Quizás, aparezca primero el destello de la siempre remota galaxia en bruto –la rúbrica del argumento–, pero enseguida éste, cuando, a fin de estudiarlo, nos lo acercamos, sabe encontrar preciosos aliados en la adjetivación y realzar, desde sus guiños y aires, preciosos brillos sin iguales.
Quizás, se precipiten los conceptos antes, que se arman y eslabonan con los predicados, acorde a los signos de puntuación, pero enseguida los adjetivos se vuelven harto necesarios, y casi nunca es bastante sin sus perspicaces aportaciones; y, en muchos modos, principalmente una vez en el corte, dichas determinaciones resultan ser de lo más capitales.
Por todo ello, considero a la adjetivación un campo de lo más decisivo; y así, como en La Panificación mis obediencias, encuentro en el cuidado de la adjetivación la misma importancia que en La Panificación concedo al mimo de los detalles de cara a procurar coronar la más perfecta posible calidad de la narrativa última, aquella que comienza al ser engullida por Los Consumidores para hacer de las suyas en sus ávidas mentes, paladares y corazones.
En cuanto a la legibilidad, he de defender que le aporta calor y carisma, contribuyendo a crear un feeling personal del que resulta más fácil conseguir que brote La Magia.
Sin embargo, la adjetivación es un conjunto de tan sincronizados resortes que se vuelve especialmente delicada a la hora saber de usarla. Una adjetivación atiborrada puede llegar a molestar, en tanto que si resulta equilibrada la acogemos de muy buen grado. La flaqueza es, asimismo, sinsabor.
Unos escritores adjetivan más o menos; o así o asado. No voy a entrar en eso; aunque me encuentro apto para calibrar a Flaubert o a Bradbury, temo desmerecer a otros y pecar de ignorancia en mi pronunciación; por eso en mucho me he remitido en mis declaraciones a degustaciones de mi propio Cosmos; donde, aun abundando, entiendo que sabe cuidarse tanto del exceso como del defecto; es decir, está muy compensada y, como cada diente de las coronas de un reloj obedece, tanto a su inmediatez como a la coordinada y precisa holística mayor en que se ve inmersa.
En la ruda habla coloquial, la adjetivación es tremendamente pobre, comportándose como un endiablado demonio al que se suele reducir al extendido uso de polivalentes estereotipos, las más de las veces como coletilla y sin intercalarse; dejando, por tanto, a la voluntad del escuchante (lo cual puede llegar a constituir una gran irresponsabilidad, cuando no una temeridad) todas las matizaciones precisas que cupieren en la omitida adjetivación, como si fuere un patán código de silencio argüido ante lo que se ofrece demasiado inmanejable o peliagudo, o acaso, lo cual es bien triste, se desprecia.
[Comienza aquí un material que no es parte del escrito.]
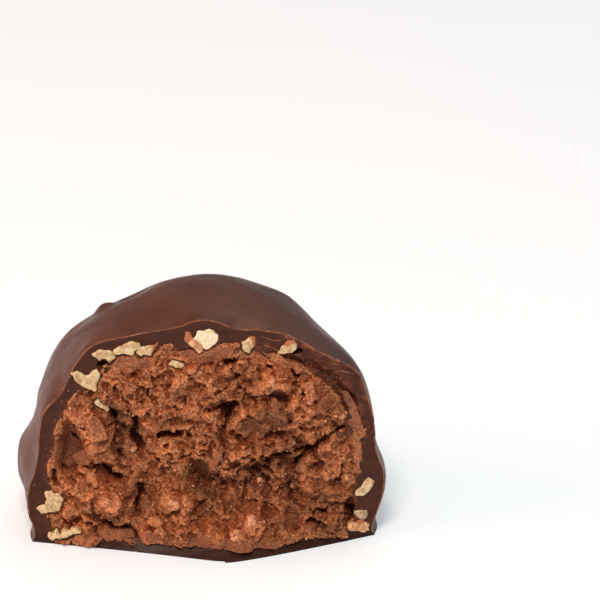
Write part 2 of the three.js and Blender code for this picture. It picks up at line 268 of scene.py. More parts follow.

Pero, esto es importante, la adjetivación no se reduce al uso de palabras adjetivadoras, sino que puede perfectamente erigirse en frase, párrafo o cuanto pretendamos darla de sí; pudiendo cobrar cuantas funcionales dimensiones consideremos; y ello le vuelve verdaderamente interesante y potente.
Amén de sus precisiones, una buena adjetivación es, a la lectura, pura fragancia.
Quizás por eso la ame tanto.
¡Y de seguro que ustedes también!
Curiosamente, es harto frecuente verla desterrada de los títulos; sin embargo, siempre me quedaré con la estupenda patada que supo pegarle al tópico nuestro amado Gabriel García Márquez con La increíble y triste historia de la cándida Eréndira y su abuela desalmada.